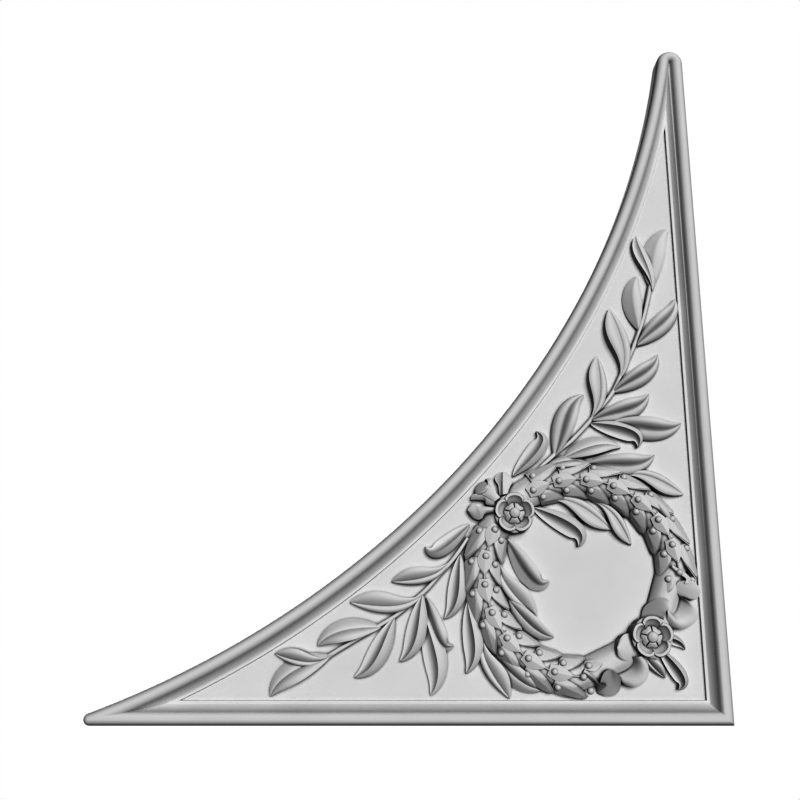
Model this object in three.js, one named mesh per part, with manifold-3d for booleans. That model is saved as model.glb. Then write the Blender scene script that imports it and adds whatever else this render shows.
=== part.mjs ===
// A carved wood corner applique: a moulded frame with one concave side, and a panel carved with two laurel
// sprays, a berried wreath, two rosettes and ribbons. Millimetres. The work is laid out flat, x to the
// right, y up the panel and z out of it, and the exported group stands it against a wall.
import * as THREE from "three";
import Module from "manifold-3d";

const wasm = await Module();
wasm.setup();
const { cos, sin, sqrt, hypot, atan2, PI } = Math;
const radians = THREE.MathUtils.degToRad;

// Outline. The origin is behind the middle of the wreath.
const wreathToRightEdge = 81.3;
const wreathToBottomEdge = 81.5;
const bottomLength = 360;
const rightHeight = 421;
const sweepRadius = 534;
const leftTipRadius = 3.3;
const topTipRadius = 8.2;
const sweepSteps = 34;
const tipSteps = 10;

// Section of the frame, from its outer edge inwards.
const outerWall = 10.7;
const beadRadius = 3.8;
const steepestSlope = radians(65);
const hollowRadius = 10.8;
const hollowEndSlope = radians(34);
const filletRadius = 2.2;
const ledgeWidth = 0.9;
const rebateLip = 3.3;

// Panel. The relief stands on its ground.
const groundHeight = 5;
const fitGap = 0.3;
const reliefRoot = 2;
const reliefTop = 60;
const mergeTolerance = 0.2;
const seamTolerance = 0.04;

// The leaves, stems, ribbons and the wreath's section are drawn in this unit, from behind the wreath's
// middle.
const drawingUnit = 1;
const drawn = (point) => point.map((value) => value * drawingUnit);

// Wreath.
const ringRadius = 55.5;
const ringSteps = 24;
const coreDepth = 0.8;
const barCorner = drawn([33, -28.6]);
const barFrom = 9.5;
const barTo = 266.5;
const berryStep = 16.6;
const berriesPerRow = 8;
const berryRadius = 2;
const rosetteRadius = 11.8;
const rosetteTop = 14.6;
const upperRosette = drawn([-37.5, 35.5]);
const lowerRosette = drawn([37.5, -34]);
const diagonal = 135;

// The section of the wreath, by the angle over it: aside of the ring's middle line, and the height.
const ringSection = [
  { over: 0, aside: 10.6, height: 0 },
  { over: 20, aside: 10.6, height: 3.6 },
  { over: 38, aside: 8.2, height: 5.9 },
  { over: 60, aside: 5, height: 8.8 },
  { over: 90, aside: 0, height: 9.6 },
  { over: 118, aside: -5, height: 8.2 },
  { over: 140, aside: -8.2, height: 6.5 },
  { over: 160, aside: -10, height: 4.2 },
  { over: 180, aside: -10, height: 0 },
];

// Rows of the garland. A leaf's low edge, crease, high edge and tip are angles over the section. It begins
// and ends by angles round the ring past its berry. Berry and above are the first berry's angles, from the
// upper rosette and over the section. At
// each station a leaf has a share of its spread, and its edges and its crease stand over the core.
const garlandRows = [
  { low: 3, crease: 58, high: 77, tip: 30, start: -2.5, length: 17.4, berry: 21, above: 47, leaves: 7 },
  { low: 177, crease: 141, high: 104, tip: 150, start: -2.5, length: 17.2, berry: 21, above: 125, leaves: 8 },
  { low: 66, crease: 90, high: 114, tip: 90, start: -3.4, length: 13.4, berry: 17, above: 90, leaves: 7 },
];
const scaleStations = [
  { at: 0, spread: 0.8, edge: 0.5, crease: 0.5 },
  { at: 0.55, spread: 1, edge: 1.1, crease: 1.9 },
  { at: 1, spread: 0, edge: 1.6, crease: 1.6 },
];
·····
* _PROBLEM STATEMENT_
All the data must be duplicated exactly, with nothing added or removed.

* _COMPLETED TASK_
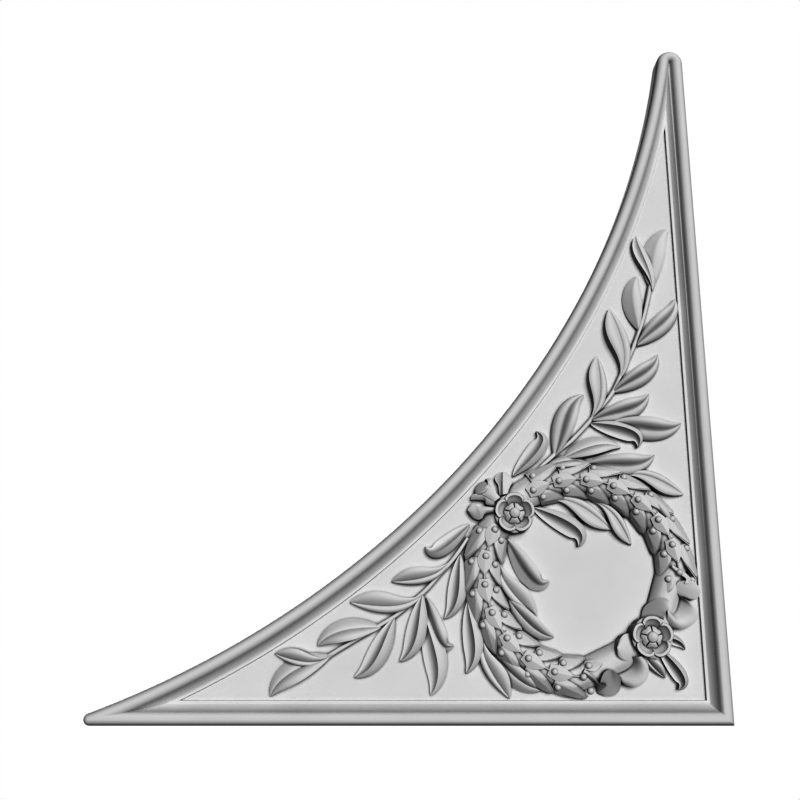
Model this object in three.js, one named mesh per part, with manifold-3d for booleans. That model is saved as model.glb. Then write the Blender scene script that imports it and adds whatever else this render shows.
=== part.mjs ===
// A carved wood corner applique: a moulded frame with one concave side, and a panel carved with two laurel
// sprays, a berried wreath, two rosettes and ribbons. Millimetres. The work is laid out flat, x to the
// right, y up the panel and z out of it, and the exported group stands it against a wall.
import * as THREE from "three";
import Module from "manifold-3d";

const wasm = await Module();
wasm.setup();
const { cos, sin, sqrt, hypot, atan2, PI } = Math;
const radians = THREE.MathUtils.degToRad;

// Outline. The origin is behind the middle of the wreath.
const wreathToRightEdge = 81.3;
const wreathToBottomEdge = 81.5;
const bottomLength = 360;
const rightHeight = 421;
const sweepRadius = 534;
const leftTipRadius = 3.3;
const topTipRadius = 8.2;
const sweepSteps = 34;
const tipSteps = 10;

// Section of the frame, from its outer edge inwards.
const outerWall = 10.7;
const beadRadius = 3.8;
const steepestSlope = radians(65);
const hollowRadius = 10.8;
const hollowEndSlope = radians(34);
const filletRadius = 2.2;
const ledgeWidth = 0.9;
const rebateLip = 3.3;

// Panel. The relief stands on its ground.
const groundHeight = 5;
const fitGap = 0.3;
const reliefRoot = 2;
const reliefTop = 60;
const mergeTolerance = 0.2;
const seamTolerance = 0.04;

// The leaves, stems, ribbons and the wreath's section are drawn in this unit, from behind the wreath's
// middle.
const drawingUnit = 1;
const drawn = (point) => point.map((value) => value * drawingUnit);

// Wreath.
const ringRadius = 55.5;
const ringSteps = 24;
const coreDepth = 0.8;
const barCorner = drawn([33, -28.6]);
const barFrom = 9.5;
const barTo = 266.5;
const berryStep = 16.6;
const berriesPerRow = 8;
const berryRadius = 2;
const rosetteRadius = 11.8;
const rosetteTop = 14.6;
const upperRosette = drawn([-37.5, 35.5]);
const lowerRosette = drawn([37.5, -34]);
const diagonal = 135;

// The section of the wreath, by the angle over it: aside of the ring's middle line, and the height.
const ringSection = [
  { over: 0, aside: 10.6, height: 0 },
  { over: 20, aside: 10.6, height: 3.6 },
  { over: 38, aside: 8.2, height: 5.9 },
  { over: 60, aside: 5, height: 8.8 },
  { over: 90, aside: 0, height: 9.6 },
  { over: 118, aside: -5, height: 8.2 },
  { over: 140, aside: -8.2, height: 6.5 },
  { over: 160, aside: -10, height: 4.2 },
  { over: 180, aside: -10, height: 0 },
];

// Rows of the garland. A leaf's low edge, crease, high edge and tip are angles over the section. It begins
// and ends by angles round the ring past its berry. Berry and above are the first berry's angles, from the
// upper rosette and over the section. At
// each station a leaf has a share of its spread, and its edges and its crease stand over the core.
const garlandRows = [
  { low: 3, crease: 58, high: 77, tip: 30, start: -2.5, length: 17.4, berry: 21, above: 47, leaves: 7 },
  { low: 177, crease: 141, high: 104, tip: 150, start: -2.5, length: 17.2, berry: 21, above: 125, leaves: 8 },
  { low: 66, crease: 90, high: 114, tip: 90, start: -3.4, length: 13.4, berry: 17, above: 90, leaves: 7 },
];
const scaleStations = [
  { at: 0, spread: 0.8, edge: 0.5, crease: 0.5 },
  { at: 0.55, spread: 1, edge: 1.1, crease: 1.9 },
  { at: 1, spread: 0, edge: 1.6, crease: 1.6 },
];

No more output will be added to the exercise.